Le livre aboutit à une vision qui affiche une bienfaisante leçon d’hospitalité. Il met un point final à une quête éperdue de sens. Il nous présente cet être déchiré mais déterminé qu’il est foncièrement, sous un tout autre jour que l’être jovial et incisif que nous pouvons écouter à la radio ou voir sur nos écrans.
Si ce livre est si poignant et nous bouleverse c’est que l’auteur conclut finalement son ouvrage, publié en ce mois d’octobre 2020, par une note sereine. Envers et contre tout, Claude Askolovitch décide de résister au malheur en assumant son histoire, en optant pour le chemin de la vie. Il acceptera de mener son existence propre en prenant appui sur la transmission d’un riche héritage qu’il se donnera la mission de perpétuer. Cette décision correspond pleinement à celle manifestée dans le Deutéronome, chapitre 30, verset 19, « Je prends aujourd’hui à témoin le ciel et la terre, que je vous ai proposé la vie et la mort, la bénédiction et la malédiction. Tu choisiras la vie, afin que tu vives, toi et ta postérité ».

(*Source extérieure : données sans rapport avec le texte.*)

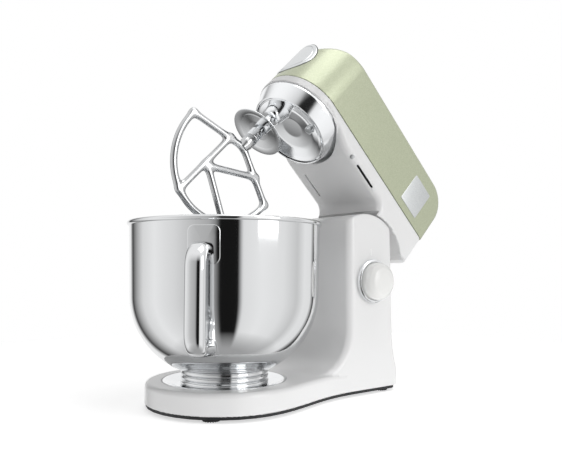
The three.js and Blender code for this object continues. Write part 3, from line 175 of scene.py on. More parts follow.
@dataclass(frozen=True)
class Finish:
    """One real finish: its colour, how it shines and the grain in it.

    Attributes:
        name: the material's common name.
        colour: sRGB hex of the surface.
        metallic: 1 for bare metal.
        roughness: middle of the roughness.
        grain: how it was made.
        grain_mm: size of the grain's pattern.
        depth_mm: height of the grain's bump.
        spread: how far roughness strays from its middle.
        coat: weight of a clear coat.
        second: sRGB hex of the darker flecks or streaks.
        index: refractive index.
    """

    name: str
    colour: str
    metallic: float
    roughness: float
    grain: Grain
    grain_mm: float
    depth_mm: float
    spread: float = 0.03
    coat: float = 0.0
    second: str = ""
    index: float = 1.5

    def material(self) -> bpy.types.Material:
        """The node material of this finish, made once.

        Returns:
            The material.
        """
        known = bpy.data.materials.get(self.name)
        if known:
            return known
        material = bpy.data.materials.new(self.name)
        material.use_nodes = True
        tree = material.node_tree
        tree.nodes.clear()
        place = add_node(tree, "ShaderNodeTexCoord").outputs["Object"]
        stretch = (1.0, 1.0, 14.0) if self.grain is Grain.BRUSHED else (1.0, 1.0, 1.0)
        mapped = add_node(tree, "ShaderNodeMapping", {"Scale": stretch}, {"Vector": place}).outputs["Vector"]
        scale = 1.0 / (self.grain_mm * MM)
        fine = add_node(
            tree, "ShaderNodeTexNoise", {"Scale": scale, "Detail": 3.0}, {"Vector": mapped}
        ).outputs["Fac"]
        broad = add_node(tree, "ShaderNodeTexNoise", {"Scale": scale / 40, "Detail": 2.0}, {"Vector": place})
        rough = add_node(
            tree,
            "ShaderNodeMapRange",
            {"To Min": max(self.roughness - self.spread, 0.01), "To Max": self.roughness + self.spread},
            {"Value": broad.outputs["Fac"]},
        ).outputs["Result"]
        shader = add_node(tree, "ShaderNodeBsdfPrincipled", {"Metallic": self.metallic}, {"Roughness": rough})
        if self.metallic < 1:
            shader.inputs["IOR"].default_value = self.index
        if self.coat:
            shader.inputs["Coat Weight"].default_value = self.coat
            shader.inputs["Coat Roughness"].default_value = 0.12
        if self.second:
            flecks = fine
            if self.grain is Grain.FLAKE:
                flake = add_node(tree, "ShaderNodeTexVoronoi", {"Scale": scale}, {"Vector": mapped})
                flecks = flake.outputs["Color"]
            share = add_node(
                tree, "ShaderNodeMapRange", {"From Min": 0.35, "From Max": 0.75}, {"Value": flecks}
            ).outputs["Result"]
            colours = {MIX_A: linear(self.second), MIX_B: linear(self.colour)}
            mix = add_node(tree, "ShaderNodeMix", colours, {"Factor": share}, data_type="RGBA")
            tree.links.new(mix.outputs[MIX_RESULT], shader.inputs["Base Color"])
        else:
            shader.inputs["Base Color"].default_value = linear(self.colour)
        if self.depth_mm:
            bump = add_node(
                tree, "ShaderNodeBump", {"Strength": 0.4, "Distance": self.depth_mm * MM}, {"Height": fine}
            ).outputs["Normal"]
            tree.links.new(bump, shader.inputs["Normal"])
        add_node(tree, "ShaderNodeOutputMaterial", links={"Surface": shader.outputs["BSDF"]})
        return material


# white enamel sprayed and baked on a die casting: a soft orange peel of 4 mm that only softens its highlights
WHITE = Finish("white_enamel", "#F0F0F0", 0.0, 0.30, Grain.PEEL, 4.0, 0.01, coat=0.25)
# pale sage metallic lacquer: flake drawn at 0.8 mm, coarser than real, so that its sparkle shows
SAGE = Finish("sage_metallic_lacquer", "#BCC1A8", 0.6, 0.36, Grain.FLAKE, 0.8, 0.004, coat=0.3, second="#B1B79C")
# deep-drawn stainless sheet, mirror polished: faint waviness at 30 mm from the buffing
STAINLESS = Finish("polished_stainless_steel", "#DEDFE0", 1.0, 0.06, Grain.POLISHED, 30.0, 0.012, 0.02)
# chrome plate over a turned part: a nearly perfect mirror
CHROME = Finish("chrome_plate", "#E6E7E8", 1.0, 0.05, Grain.POLISHED, 25.0, 0.006, 0.02)
# bead-blasted and plated: frosted silver
FROSTED = Finish("satin_chrome", "#D3D5D6", 1.0, 0.30, Grain.CAST, 0.7, 0.012, 0.04)
# brushed and clear-lacquered aluminium plate: fine upright lines
BRUSHED = Finish("brushed_aluminium", "#E2E4E4", 1.0, 0.34, Grain.BRUSHED, 2.0, 0.008, 0.05, second="#C2C5C6")
# sand-cast aluminium left as cast
CASTING = Finish("cast_aluminium", "#B5B8BB", 1.0, 0.5, Grain.CAST, 1.4, 0.05, 0.08, second="#9A9DA0")
# die-cast aluminium, tumbled and polished: bright, with faint waves left by the tumbling
POLISHED_CASTING = Finish("polished_cast_aluminium", "#C4C5C6", 1.0, 0.15, Grain.POLISHED, 20.0, 0.004, 0.03)
# plain turned and blackened steel
STEEL = Finish("machined_steel", "#7C7F83", 1.0, 0.34, Grain.BRUSHED, 1.5, 0.01, 0.06, second="#63666A")
# oil-filled sintered bronze
BRONZE = Finish("sintered_bronze", "#B08A50", 1.0, 0.45, Grain.CAST, 0.8, 0.02, 0.08, second="#8E6C3A")
# injection-moulded ABS, soft gloss
WHITE_ABS = Finish("white_abs", "#F2F2F0", 0.0, 0.22, Grain.CAST, 2.5, 0.004, coat=0.2)
# black moulded plastic with a spark-eroded grain
BLACK_ABS = Finish("black_moulded_plastic", "#1A1B1D", 0.0, 0.5, Grain.CAST, 0.6, 0.03, 0.08)
# natural nylon, slightly waxy
NYLON = Finish("natural_nylon", "#DCD6C2", 0.0, 0.45, Grain.CAST, 1.5, 0.01, 0.06)
# vulcanised rubber: matt with a fine tooth
RUBBER = Finish("black_rubber", "#161616", 0.0, 0.8, Grain.CAST, 0.8, 0.04, 0.1)
# green solder mask over glass fibre
BOARD = Finish("circuit_board", "#2F6B42", 0.0, 0.4, Grain.CAST, 0.9, 0.02, 0.08, second="#255535")
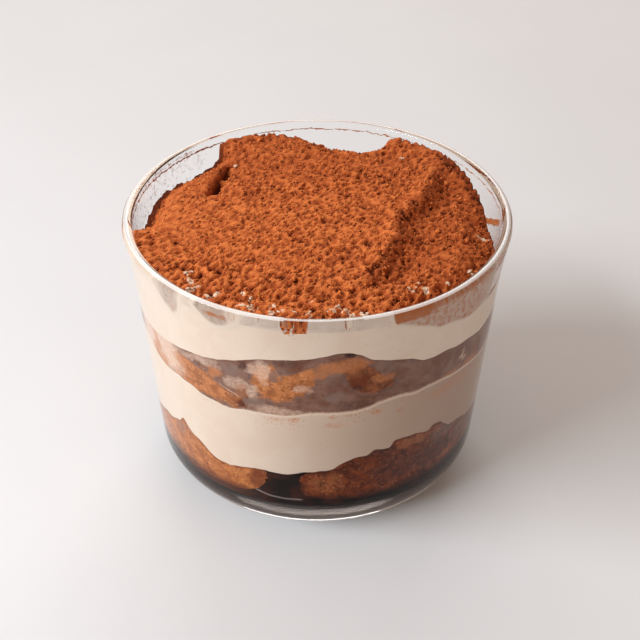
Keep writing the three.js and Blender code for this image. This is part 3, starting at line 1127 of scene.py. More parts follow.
@dataclass(frozen=True)
class CocoaPowder(Finish):
    """Dry cocoa powder: warm on its crumbs, darkened by painted shade in its pits and shaded places, cream
    showing where it is bare.
    """

    roughness: float = 0.95
    shine: float = 0.1
    # light, mid and the third colour below go from the crumbs' unshaded colour through light painted shade,
    # and darker clouds, to deep painted shade
    light: Colour = (0.70, 0.198, 0.052)
    mid: Colour = (0.41, 0.090, 0.023)
    painted_shade: Colour = (0.075, 0.012, 0.003)
    bare: Colour = (0.80, 0.61, 0.45)
    stroke_angle: float = 54  # degrees from +X in which its small pits are drawn out

    def dress(self, tree: Tree) -> Any:
        """Builds the nodes.

        Args:
            tree: the material's tree.

        Returns:
            The shader's socket.
        """
        # the attribute read here is painted shade from 0 to 1, in pits, the crease, steep slopes and the edge
        # by the glass
        painted_shade = reading(tree, "painted_shade")
        cloudy = cloud_mask(tree, size=2.6)
        shade_and_clouds = plus(tree, ramp(tree, painted_shade, 0.0, 0.45), times(tree, cloudy, 0.3))
        dry = blend_colours(tree, sums(tree, "MINIMUM", shade_and_clouds, 1.0), self.light, self.mid)
        sunk = blend_colours(tree, ramp(tree, painted_shade, 0.4, 1.0), dry, self.painted_shade)
        turn = -math.radians(self.stroke_angle)
        # small drawn-out pits painted dark as shade, with a matching dip in the bump
        strokes = pore_mask(tree, size=0.85, share=0.6, reach=0.42, Angle=turn, Squeeze=0.5)
        thin = plus(tree, times(tree, cloudy, 0.5), 0.45)
        struck = blend_colours(tree, times(tree, strokes, thin), sunk, self.painted_shade)
        colour = blend_colours(tree, ramp(tree, reading(tree, "bare"), 0.35, 0.65), struck, self.bare)
        grain = minus(tree, grain_height(tree, size=0.35), times(tree, strokes, 0.6))
        return self.coat(tree, colour, Normal=self.bump(tree, grain, distance=0.22, strength=0.8))


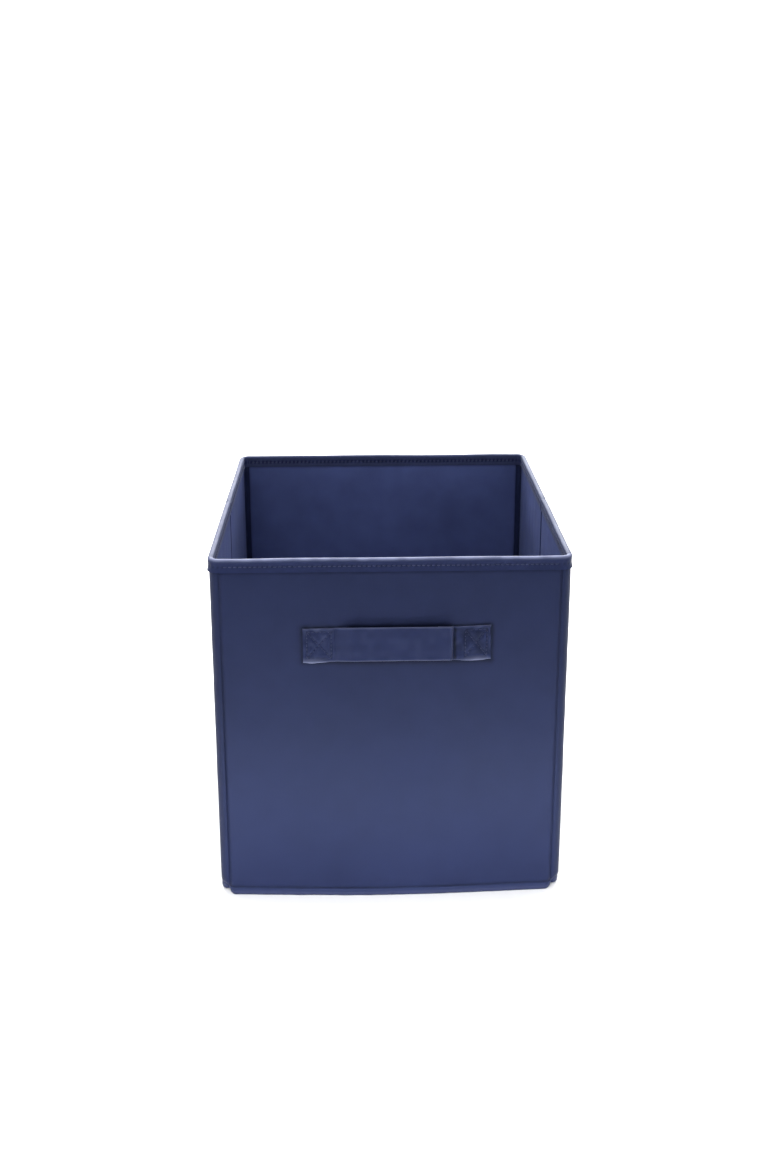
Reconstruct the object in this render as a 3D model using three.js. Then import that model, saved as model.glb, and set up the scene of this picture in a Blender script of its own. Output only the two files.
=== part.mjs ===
// Fabric storage bin: a fold-flat cube bin with boards sewn between an outer shell and a lining,
// a bound rim, a bottom cloth, a loose base insert and a strap handle on its front.
// Millimetres, +Z up. The origin is the centre of the base, and the front, with the handle, is at -Y.
import * as THREE from 'three';

// Driving dimensions
const WIDTH = 267;          // outside, along X, at the rim binding
const DEPTH = 262;          // outside, along Y, at the rim binding
const HEIGHT = 280;         // to the top of the rim binding

const CLOTH = 0.5;          // shell and lining
const BINDING = 0.6;        // rim binding tape
const BOARD = 1.8;          // stiffening board
const GAP = 0.1;            // between layers that lie on each other
const SEAM_GAP = 0.3;       // between pieces that meet end to end

const BINDING_DROP = 10;    // height of the binding's two legs
const STITCH_DROP = 7.5;    // from the rim down to the stitch row
const STITCH_SIZE = 0.8;    // height of the stitch row
const STITCH_PROUD = 0.25;  // thickness of the thread on the binding

const CORNER = 8;           // outer radius of the upright corners
const CREASE = 2;           // from the middle of a side to the edge of each half
const BOTTOM_CLOTH = 0.8;
const SEAM_TOP = 4.8;       // top of the rolled seam round the base
const WALL_BOTTOM = 5;      // where the walls start, clear above the base insert
const BOARD_INSET = 1;      // board's edge inside its cloth, top and bottom

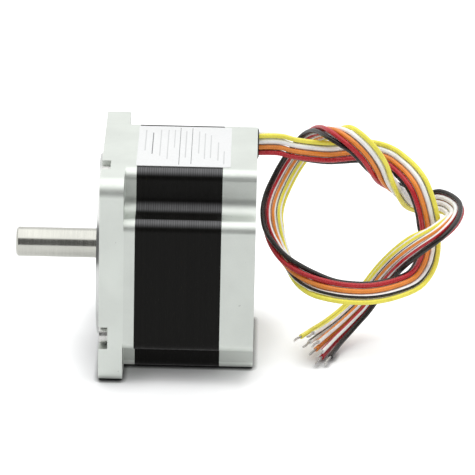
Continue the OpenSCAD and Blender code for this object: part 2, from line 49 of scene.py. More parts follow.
# Camera, nearly square on to the motor's side and 22 degrees above it
shot = {
    "target": (54.215 * mm, 0, 3.812 * mm),
    "distance": 1.63813,
    "azimuth": -0.0036,
    "elevation": 0.3838,
    "roll": 0.0219,
    "lens": 307.3,
    "sensor": 36,
    "farthest": 20,
}


def makeCamera(shot):
    across, up = shot["azimuth"], shot["elevation"]
    view = Vector((math.sin(across) * math.cos(up), math.cos(across) * math.cos(up), -math.sin(up)))
    camera = bpy.data.objects.new("camera", bpy.data.cameras.new("camera"))
    camera.data.lens = shot["lens"]
    camera.data.sensor_width = shot["sensor"]
    camera.data.clip_end = shot["farthest"]
    turn = view.to_track_quat("-Z", "Y").to_matrix().to_4x4() @ Matrix.Rotation(shot["roll"], 4, "Z")
    camera.matrix_world = Matrix.Translation(Vector(shot["target"]) - shot["distance"] * view) @ turn
    scene.collection.objects.link(camera)
    scene.camera = camera


makeCamera(shot)
print("camera placed")


# Tools that the pieces share
limits = {
    "merge": 0.002 * mm,  # vertices nearer than this become one
    "flat": 0.4,  # degrees between faces that become one
    "shading": 32,  # degrees above which the shading breaks at an edge
    "sharp": 38,  # degrees above which an edge can be rounded
}


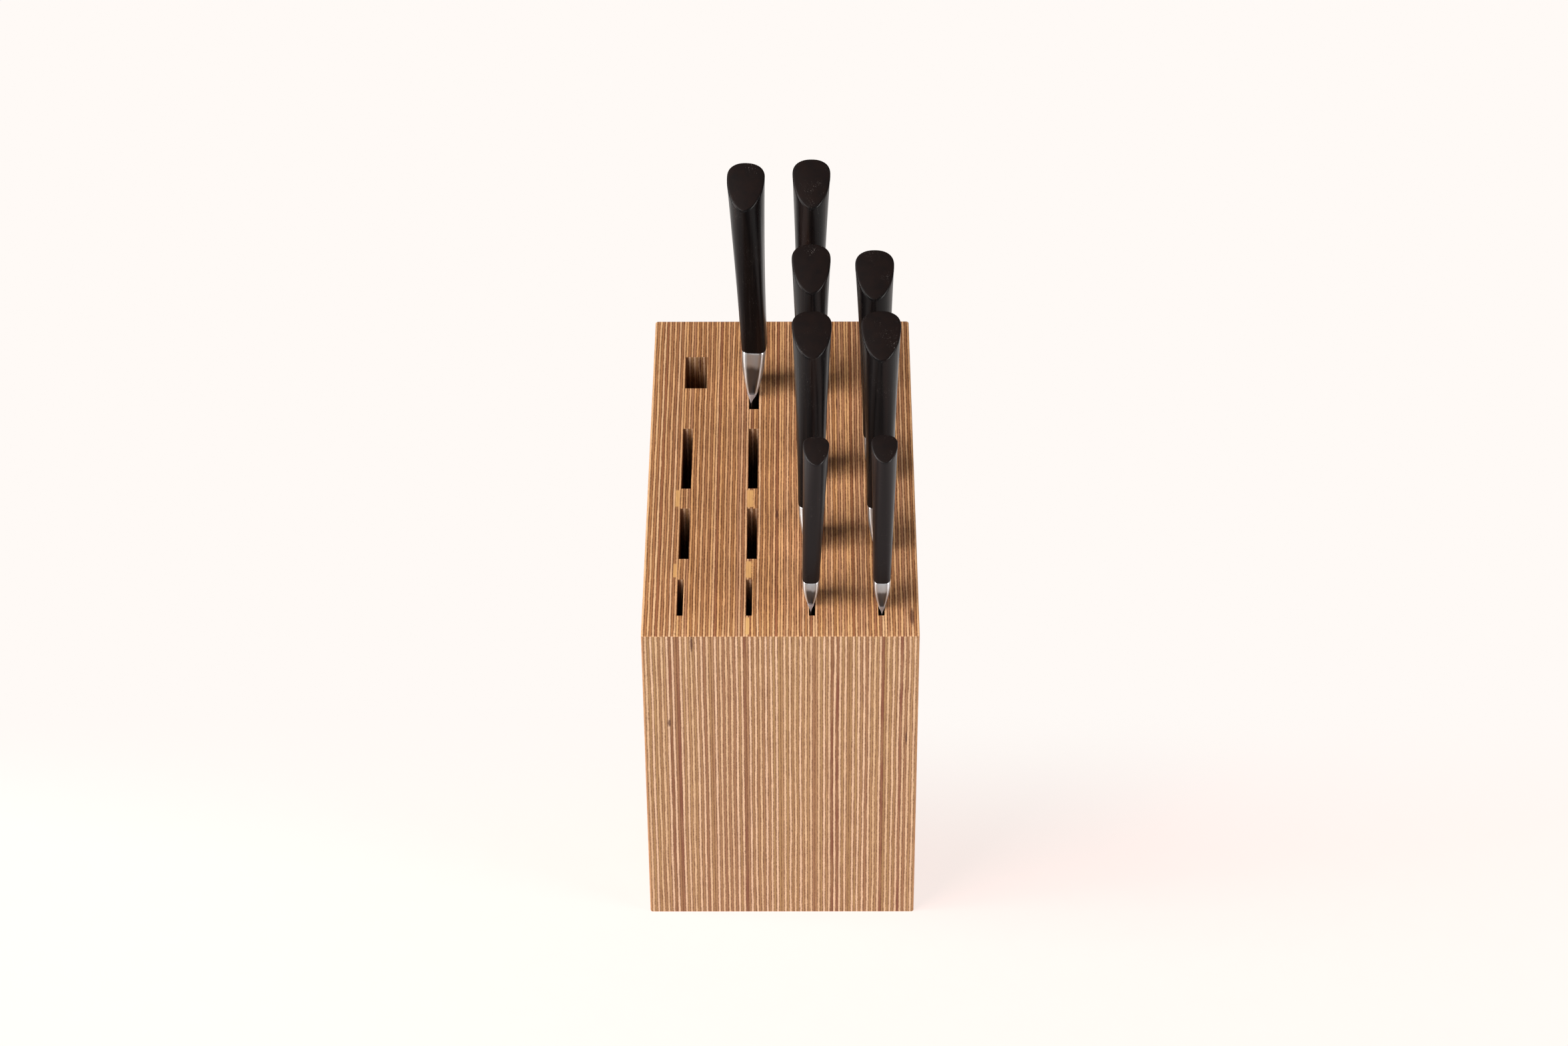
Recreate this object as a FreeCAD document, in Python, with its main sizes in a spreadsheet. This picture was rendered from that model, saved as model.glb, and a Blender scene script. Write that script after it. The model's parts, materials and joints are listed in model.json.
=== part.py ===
"""Knife block: eight glued plywood sheets with grooves, and eight forged kitchen knives.

Frame: +X to the right, +Y to the back, +Z up, origin at the middle of the block's base.
The sheets stand side by side along X. Each groove is cut in one face of a sheet and closed by
the next sheet, so that it becomes a slot that opens only at the block's top. Each knife hangs
in a slot with its edge to the front and its spine to the back, and lifts out along +Z.
"""
import FreeCAD, Part
import os

import Sketcher

V = FreeCAD.Vector
SHEET_NAME = "dims"

# ---------------------------------------------------------------- driving dimensions, mm, degrees
BLOCK = {
    "block_depth": 274.0,
    "block_height": 199.0,
    "sheet_thickness": 18.0,
    "slot_floor": 9.0,            # wood left under every slot
    "corner_radius": 1.5,         # upright outer edges
    "rim_radius": 0.6,            # edges round the top
    "narrow_slot": 3.2,
    "wide_slot": 5.3,
    "steel_slot": 12.2,           # rectangular hole for a sharpening steel
    "row_1_front": 16.4,          # the rows are measured from the block's front face
    "row_1_length": 29.2,
    "row_2_front": 62.5,
    "row_2_length": 42.3,
    "row_3_front": 121.8,
    "row_3_length": 52.6,
    "row_4_front": 192.0,
    "row_4_length": 48.0,
    "steel_front": 211.0,
    "steel_length": 29.0,
}

# Shares that both families keep.
SHARES = {
    "keel_share": 0.4,            # of the bolster's height above the choil
    "shoulder_share": 0.7,
    "middle_share": 0.45,         # of the handle's full length
    "advance_share": 0.62,        # of the handle's growth in depth that is added at its front
}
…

Lorsque nous refermons ce livre, se pose alors à nous toute une chaîne d’interrogations existentielles valables pour chacun de ses lecteurs. Sur quelles bases se construit une vie ? Sur quel héritage s’appuie-t-elle ? Comment nous débrouillons-nous avec nos faiblesses, nos fragilités, nos contradictions, nos failles et nos blessures ? Comment nous démêlons-nous avec nos ambivalences ? Quand prenons-nous pleinement conscience que notre identité n’est pas figée à un point fixe mais est en perpétuel mouvement et que « qui je suis, commence maintenant » ?
Pierrette Epsztein
Claude Askolovitch est un journaliste français né en 1962 à Paris. Journaliste sportif à l’origine, il traite aujourd’hui surtout de sujets sociétaux et politiques, et a travaillé dans divers journaux et magazines tels Marianne ou le Nouvel Observateur. Il devient ensuite rédacteur en chef du Journal du Dimanche jusqu’en 2012. Il écrit dans d’autres magazines, dont Vanity Fair et Slate.fr. Au cours de sa carrière, il collabore à plusieurs émissions de radio et de télévision. Il présente actuellement la revue de presse dans la matinale de France-Inter, et est chroniqueur depuis 2013 pour l’Emission 28 minutes sur Arte.